None of this was, in itself, extraordinary. In 1932 hunger and bloodshed haunted every great capital. But there was a significant difference in German turmoil. The drafters of Versailles had mutilated the kaiser’s Second Reich in every way except the one which counted most. The internal structure of Wilhelmine Germany had been left intact. Because the judges in Weimar courtrooms had belonged to the prewar privileged class and regarded the republic as a puppet regime installed by enemies of the Reich, Nazi street fighters who murdered their political opponents in broad daylight, with dozens of witnesses testifying against them, received suspended sentences and five-mark fines. At the same time, supporters of the republic were sentenced to long prison terms for revealing, in speeches or newspapers, that the Reichswehr was rebuilding the army in defiance of Germany’s pledge to the Allies. Franz L. Neumann writes: “It is impossible to escape the conclusion that political justice is the blackest page [schwärzeste Seite] in the life of the German Republic.”37
Leniency was extended even to those rightists for whom the aristocracy had little sympathy. After the Armistice, Munich became the center of revolutionary conspiracies, including the successful plot to kill Rathenau and Hitler’s unsuccessful putsch of 1923, an act of high treason in which nineteen men lost their lives while the Nazi leader fled the scene and hid from the police. Tracked down and arrested, Hitler spent only nine months in Landsberg prison, cossetted by every comfort the warden could provide, including writing materials. When he left his spacious “cell,” he carried the manuscript of Mein Kampf under his arm, and as he emerged from the prison gate his supporters hailed him as a victorious hero.38
Until the Depression the Nazis had been a lunatic fringe. In 1928 they polled some 810,000 votes—2.6 percent of those cast. The economic crises brought them swollen rolls and made Hitler a national figure. Oswald Spengler wrote: “In the heart of the people the Weimar Constitution is already doomed!” Two elections—in 1930 and 1932—demonstrated that the Nazis, although shy of a working majority, had emerged as the country’s largest political party. It was also the most violent. “We want a dictatorship!” Hitler cried, and his deputies left no doubt of their scorn for democratic procedures. In the Reichstag and the Prussian Diet they wore their uniforms, swung their fists and clubs, and disrupted any session which seemed about to reach agreement on a substantive issue by hurling any object which came to hand, including, according to one account, “inkwells, water bottles, desk drawers, chairs, ledgers, broken table legs.” Having driven all others from the chamber, the Nazis “spent the next half-hour triumphantly roaring old war songs.”
With few exceptions, Churchill among them, foreign politicians were unalarmed by Hitler.

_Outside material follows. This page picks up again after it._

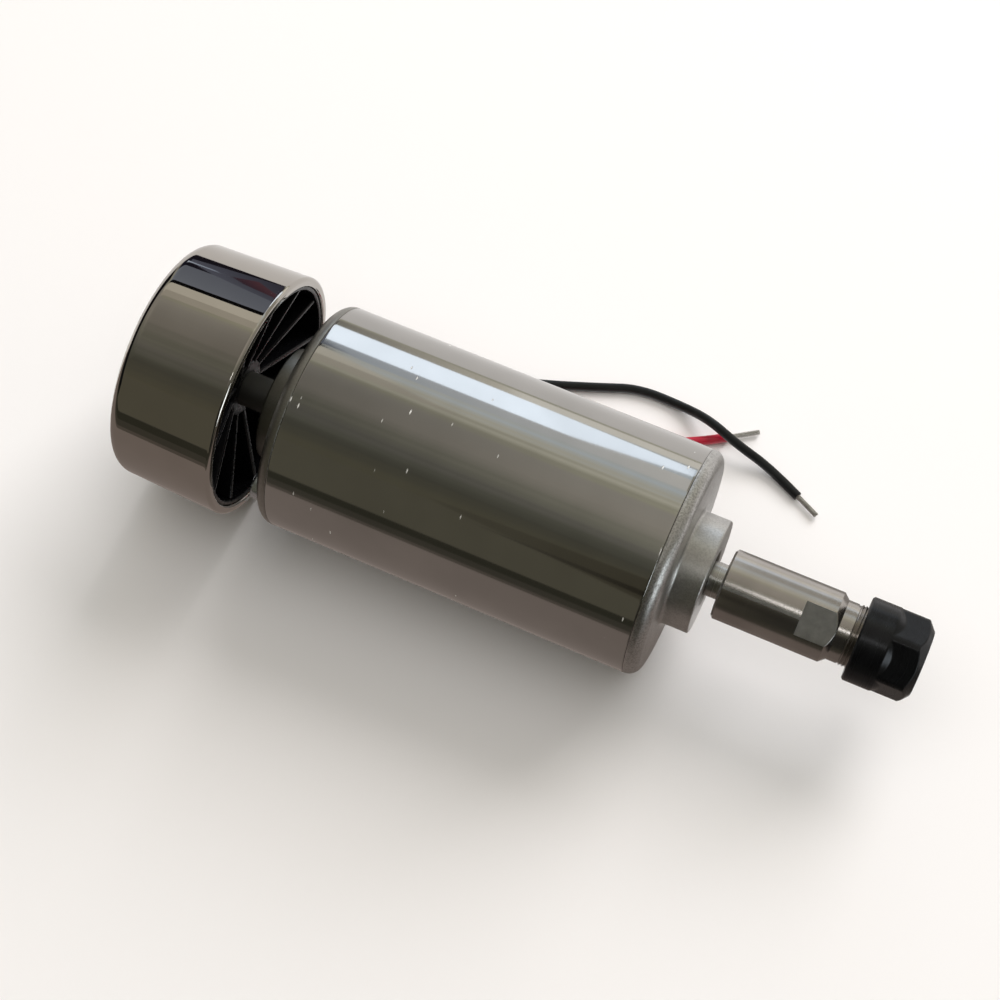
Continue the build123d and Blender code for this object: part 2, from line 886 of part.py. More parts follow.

To Time, amused by his pretentiousness, Hitler was a “bristle-lipped, slightly pot-bellied” forty-three-year-old who often “stroked his tuft of brown mustache.” Those with no command of the German tongue regarded him as a comical figure bearing a close resemblance to Charlie Chaplin. Even foreign correspondents underrated him. They reasoned that the heart of the Nazi constituency lay in the lower middle class, and that the upper classes would be alienated by the party’s leader, whose wartime rank had been that of corporal.39
Until 1932 they had been right. National Socialism had been a stigma. Among well-born Germans, the Nazi party was regarded as coarse. But that autumn they were beginning to understand that the door of history had been shut on their Augustan Age of princes and potentates and plumed marshals and glittering little regular armies—on all the fanfaronade that had marked their disciplined, secure world. In the waning autumn of 1932, when Americans were voting Franklin D. Roosevelt into the White House, the German patriciate was reassessing its view of Hitler. The eminent Deutsche Allgemeine Zeitung, always reflective of their opinion, abruptly abandoned its hostile treatment of National Socialism and urged Reich President Hindenburg to overcome his “strong personal dislike” of the Nazi leader and appoint him chancellor “in the interests of that tranquillity required for business revival.”40
Once Hitler moved, he moved fast. Nazi deputies, though still short of an absolute majority, outnumbered the Social Democrats nearly two-to-one and dominated the Reichstag. Nevertheless, Field Marshal Hindenburg, Ebert’s successor to the figurehead post of president, refused to appoint Hitler chancellor. The Chancellor Crisis followed. Running the government was impossible without the Nazi deputies, who, on Hitler’s orders, vetoed each Hindenburg nominee for the office. Then Franz von Papen and General Kurt von Schleicher, the two strongest conservatives, agreed on
a remarkable solution. Name Hitler chancellor, they told the Reich president, and they would manipulate him. Pandora’s box was thereupon pried open, and on January 30, 1933, Hitler was sworn in as chancellor, or, as he preferred to be called, Reich chancellor—chancellor of the Empire. His expression, caught by a cameraman, was one of ecstasy. With his grasp of the Teutonic mind, he knew that now, having acquired Autorität by legal means, he would be accepted and obeyed by the German people, and that if he continued to pay lip service to Weimar’s constitution, he could use it to destroy itself.41
He appointed Hermann Göring president of the Reichstag, and Göring moved into the Präsidentenpalast (Reichstag President’s Palace). An underground passage, part of the central heating system, connected the Präsidentenpalast and the Reichstag building. Less than a month after Hitler became chancellor—five days before a new election—an arsonist or arsonists entered the Reichstag building through this tunnel and set it ablaze. Hitler swiftly exploited the tumult; he persuaded the anxious, confused Hindenburg to sign a decree for the protection of Volk und Staat which, in effect, put the entire country under martial law. The chancellor could and did gag his political opponents, terrorize them, and silence all but the boldest, who were arrested. Over four thousand figures in public life, including Reichstag deputies, were thrown into jail. Later the hard core of his opposition were moved to Dachau, the first Nazi concentration camp, and never knew freedom again.